Minister of Health Mam Bun Heng said on Wednesday that the 2019 Novel Coronavirus (2019-nCoV) can be transmitted between people, but it is unlikely it will spread here given Cambodia’s hot climate.
Speaking to The Post, Bun Heng said the coronavirus cannot survive in temperatures higher than 30C, and hence, people-to-people infections are unlikely here.
For the virus to spread in Cambodia, the person would have to come into very close contact with a carrier without wearing any protective gear.
“The virus lives in mucus. It can be transmitted from one person to another, so we still have to be careful,” he stressed, adding that no new incidents of infection have been reported in the Kingdom.
On Monday, the government reported Cambodia’s first and, so far, only case. Jia Jianhua, 60, tested positive when he checked into a hospital in Sihanoukville with flu-like symptoms.
He had landed in Sihanoukville aboard a flight on January 23 from Wuhan city, where the pandemic started.
Bun Heng said that Jia is being treated at a local hospital and is in good condition. He will be in isolation for 14 days, and after that, the ministry will decide if he can be discharged.
Chim Pheaktra, a former employee at Pasteur Institute, told The Post on Wednesday that wearing a mask does not protect one completely against the virus given its size.
The virus is about 0.125 micrometres in size, which is smaller than bacteria.
Moreover, Pheaktra said Cambodians don’t need to wear a mask because temperatures here do not allow the virus to survive.
He said the virus only thrives in temperatures below 20C. In hotter climates, it can only be transmitted when a person comes into very close contact (less than 1m) with a carrier without wearing any protective gear.
“Infections are unlikely here because our country is just too hot. Only one case has been reported so far in the Kingdom, so people that are not living in areas where the virus has been reported don’t need to wear a mask.”
The Ministry of Health recently issued a statement instructing citizens to avoid close contact with patients suffering from infections of the respiratory tract or who have visited the Huanan seafood market in Wuhan city.
The ministry also asked people to wash their hands after touching animals and to cook meat and eggs thoroughly before consuming it. It told the public to cover their nostrils and mouth with a krama, handkerchief or tissue when coughing or sneezing.

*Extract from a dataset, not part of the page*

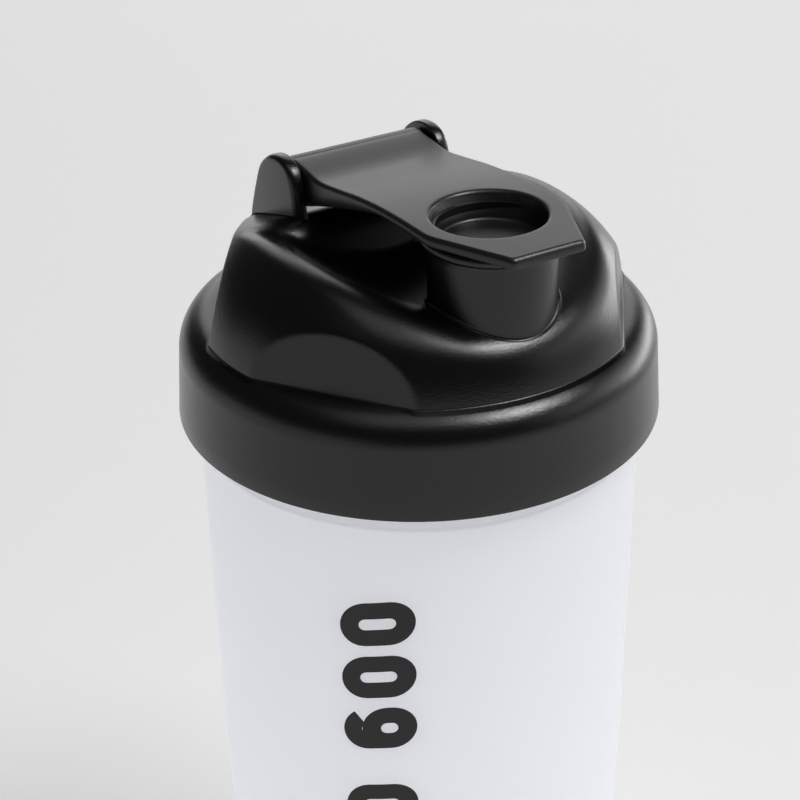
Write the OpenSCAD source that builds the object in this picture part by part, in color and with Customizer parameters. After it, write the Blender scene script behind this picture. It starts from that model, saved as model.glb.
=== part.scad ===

The ministry asked people to avoid touching the face after touching animals, animal products, substandard meat, animal droppings or animal body fluids in markets. It also asked people to avoid spitting in public places.
Additionally, people must use different cutting boards and knives for raw and cooked foods and clean their hands after touching food, kitchen equipment or coming into contact with places that sell live animals. Everyone must wash their hands at least once a day.
If you have a fever of 38C or higher and one of these symptoms – coughing, runny nose, sore throat, shortness of breath and difficulty breathing; and if you have travelled to China recently, you must immediately call the emergency number at 115.
The Ministry of Health said seniors and those suffering from conditions such as asthma, diabetes and heart disease are at higher risk if they contract the virus.